The RFI contains an important clue as to why bank-fintech arrangements are a challenge to manage using TPRM processes. These arrangements, the agencies note, “may present the full spectrum of risks facing banks.”
So, this isn’t really a TPRM issue–it’s much broader than that. And yet, the regulators continue to double down on deputizing banks, through their third-party risk management processes, to police all of embedded finance.
This approach reflects a mental model of one-way service provider relationships: Everyone other than the bank is a contractor or subcontractor to the bank. Embedded finance turns that relationship on its head, or at least complicates it significantly: The bank is providing critical infrastructure to a nonbank that is delivering financial products and services out to the marketplace.

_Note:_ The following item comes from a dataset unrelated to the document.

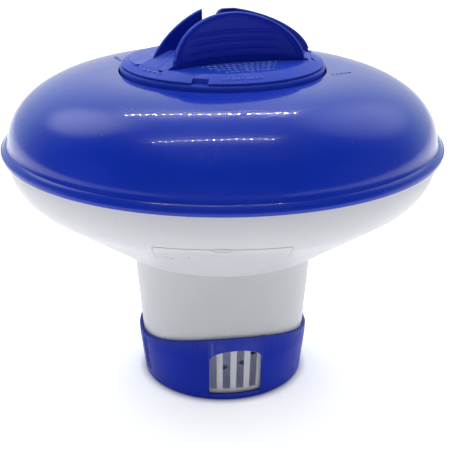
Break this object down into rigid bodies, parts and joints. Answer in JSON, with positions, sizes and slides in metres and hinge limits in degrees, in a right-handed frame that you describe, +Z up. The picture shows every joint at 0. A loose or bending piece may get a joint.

This view of banks as infrastructure is almost entirely absent in the guidance and enforcement actions noted above. Indeed, only two of the public enforcement actions–those involving Piermont Bank and Evolve Bank (which was issued subsequent to the Synapse failure)--made mention of systems of record or ledgering. Even operational risk more generally has rarely been the focus of enforcement actions.

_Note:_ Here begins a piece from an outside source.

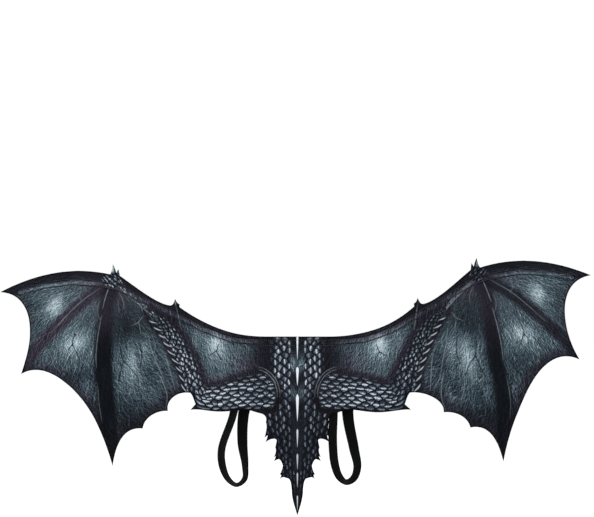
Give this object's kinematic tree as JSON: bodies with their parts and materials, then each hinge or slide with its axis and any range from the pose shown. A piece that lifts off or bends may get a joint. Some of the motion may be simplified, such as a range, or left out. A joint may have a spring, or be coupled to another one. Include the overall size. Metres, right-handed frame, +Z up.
{
  "type": "costume dragon wings",
  "caption": "Die-cut printed cloth wings with a scalloped lower edge, claw points and a barbed tail, held in shape by a sewn tape and worn with elastic arm loops.",
  "frame": {"origin": "middle of the tape behind the neck, on its wearer side, which is what rests at the nape and shoulders", "axes": "+Z up as worn, +Y the way the wearer faces, so the printed outer face looks along -Y, and +X towards the wearer's right wing"},
  "size_m": [1.0494, 0.0745, 0.4602],
  "materials": {
    "printed_cloth": "smooth crinkled polyester, printed violet-black and grey-teal on the outer face and teal on the inner face",
    "binding_tape": "black woven polyester tape, matt",
    "elastic_strap": "black ribbed woven elastic, matt with a faint sheen"
  },
  "bodies": {
    "root": {"wing_cloth": "printed_cloth", "edge_tape": "binding_tape", "strap_left": "elastic_strap", "strap_right": "elastic_strap"}
  },
  "joints": []
}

Meanwhile, the fintechs developing, marketing, operating, and servicing financial products have no direct relationship with the regulator making decisions about their program. In fact, those companies are generally prohibited by strict laws from having any direct knowledge of the regulatory issues impacting their partner banks. They are asked to provide information or documents to respond to regulatory inquiries without knowing what the questions actually are, or having any other context, and relying on the bank to communicate the answers to regulators. The supervisory game of telephone puts all parties in a difficult bind, and virtually ensures miscommunication.
Embedded finance is stretching the TPRM model past its breaking point.
In Search of New Models
In the collapse of Synapse, which led to $160 million being frozen for months, regulators see validation of their worst fears about the complex supply chains of embedded finance – what happens when players outside the regulatory “perimeter” are allowed to dabble in financial services. The heartbreaking personal stories of people unable to access their savings have received the attention of politicians in DC, further raising the stakes in this act of the years-long fintech drama.

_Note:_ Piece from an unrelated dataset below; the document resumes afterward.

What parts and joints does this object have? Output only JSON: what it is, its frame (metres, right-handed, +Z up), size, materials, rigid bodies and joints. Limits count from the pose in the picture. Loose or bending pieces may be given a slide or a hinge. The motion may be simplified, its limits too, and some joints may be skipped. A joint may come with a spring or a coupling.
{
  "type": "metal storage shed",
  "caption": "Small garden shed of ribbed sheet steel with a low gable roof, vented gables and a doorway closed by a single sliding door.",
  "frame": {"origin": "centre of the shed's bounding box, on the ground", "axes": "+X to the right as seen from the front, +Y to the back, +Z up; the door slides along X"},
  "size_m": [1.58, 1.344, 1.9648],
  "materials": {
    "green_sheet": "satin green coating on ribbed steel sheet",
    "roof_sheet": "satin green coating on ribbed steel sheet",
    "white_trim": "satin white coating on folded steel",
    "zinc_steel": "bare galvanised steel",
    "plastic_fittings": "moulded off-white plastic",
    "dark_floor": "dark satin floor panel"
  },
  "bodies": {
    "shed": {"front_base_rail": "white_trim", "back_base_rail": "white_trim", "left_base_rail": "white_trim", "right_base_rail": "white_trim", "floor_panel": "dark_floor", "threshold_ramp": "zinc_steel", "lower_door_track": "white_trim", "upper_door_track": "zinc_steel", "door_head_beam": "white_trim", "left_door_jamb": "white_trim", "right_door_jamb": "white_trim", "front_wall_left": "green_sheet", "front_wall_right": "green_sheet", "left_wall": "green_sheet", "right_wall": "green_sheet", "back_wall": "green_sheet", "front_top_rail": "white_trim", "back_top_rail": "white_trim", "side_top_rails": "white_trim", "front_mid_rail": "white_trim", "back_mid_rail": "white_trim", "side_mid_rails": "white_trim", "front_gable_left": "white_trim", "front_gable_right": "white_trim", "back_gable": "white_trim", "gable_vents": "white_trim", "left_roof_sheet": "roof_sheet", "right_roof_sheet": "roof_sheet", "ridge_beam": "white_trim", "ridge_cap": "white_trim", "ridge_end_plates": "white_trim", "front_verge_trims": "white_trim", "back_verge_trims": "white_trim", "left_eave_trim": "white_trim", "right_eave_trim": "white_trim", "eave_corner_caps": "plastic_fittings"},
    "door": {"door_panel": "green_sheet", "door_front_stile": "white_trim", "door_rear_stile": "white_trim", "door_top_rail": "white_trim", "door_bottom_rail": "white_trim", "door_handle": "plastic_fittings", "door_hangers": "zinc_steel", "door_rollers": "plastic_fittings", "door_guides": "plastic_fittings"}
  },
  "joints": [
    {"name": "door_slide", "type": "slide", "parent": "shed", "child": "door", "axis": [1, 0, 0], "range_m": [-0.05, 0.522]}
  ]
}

The urgent task facing the industry (and, I hope, regulators) is to rebuild trust in the partnership model. If consumers can’t distinguish between banks and fintechs, the industry needs to make sure consumers are protected regardless.
This will be painful, because as a first step it requires acknowledging that third-party risk management, the primary tool regulators have historically used to manage relationships between banks and technology companies, is not sufficient. Instead, regulators and the industry will need to work together to develop operating models, systems, and processes that will reliably deliver on promises to customers that their money is safe.
A starting point for this work might include:
Every bank should be required to regularly test their record keeping systems with fintechs to ensure they are accurate and to prove FDIC insurance eligibility). As we learned the weekend SVB failed, uncertainty about which customers meet the technical requirements for deposit insurance can be paralyzing. And Senators Warren and Van Hollen are right that the FDIC logo should not be used if steps have not been taken to ensure eligibility for insurance. The FDIC’s September 17 proposal to require stringent record-keeping for custodial accounts would go a long way toward addressing this.
To protect customers in the event a fintech fails, it must be clear that the funds belong to the end customer (not the fintech’s bankruptcy estate), and the bankruptcy court must have processes to quickly recognize that and restore access to the affected consumers. When crypto lender Celsius failed, courts recognized the bankruptcy remoteness of custodial accounts, albeit after a longer wait than would likely be deemed acceptable for a bank account.
Banks must have the ability to take over or transfer control of accounts so they can continue to operate, and must maintain clear plans for doing so in the event the fintech fails.
These changes are highly technocratic and require detailed contingency planning by banks and fintechs, clear account titling conventions, and possibly bankruptcy reforms. But with $54 million of customer funds still stuck at two Synapse partner banks, now is the time to start working on them. These are all areas where the industry can and should develop its own standards to propose to regulators.
In the longer term, we will need to re-architect the regulatory system–expand the “regulatory perimeter”–to encompass this new fragmented world. Structurally, there are a few options, some of which are in the works:
The CFPB has authority to identify “larger participants” in any market and directly supervise them. Indeed, they might do so in the market for payments later this year. This could help to level the playing field for good actors, but would address just a fraction of the problem.
We could also create charters that provide viable pathways for fintechs to become “banks” themselves–but under a regime that recognizes their unique business models. Something like a payments charter would be a welcome, and long-overdue step, and would provide a directly-regulated alternative to the partnership model for many fintechs.
Bank regulators could directly supervise fintechs under the Bank Service Company Act. Regulators have historically declined to extend their remit beyond the service providers that serve hundreds or thousands of banks – there are economies of scale in regulation too, after all. But legally they can go further.
Interestingly, the OCC seemed to come to this conclusion back in 2001. Recognizing that what it then called “franchise” arrangements posed unique strategic and operational risks to banks, the OCC suggested (in guidance that has since been rescinded) the answer would likely be more direct supervision of the nonbanks:
The OCC will scrutinize carefully any such arrangement and may use its supervisory authority to examine the operations of third parties who act as service providers to national banks …. Accordingly, the OCC will likely conduct regular examinations of both the bank and the third party to assess the risks associated with these activities.
The most practical option that would go the furthest in addressing the gaps in today’s supervisory regime would be to incorporate fintechs and tech platforms directly into banks’ supervisory processes. That would give them a seat at the table, and give examiners a more direct view into the supply chain.
Let’s go build new regulatory models and industry standards that recognize the transformation underway in banking before it’s too late. This is where I would start.
The opinions shared in this article are the author’s own and do not reflect the views of any organization they are affiliated with.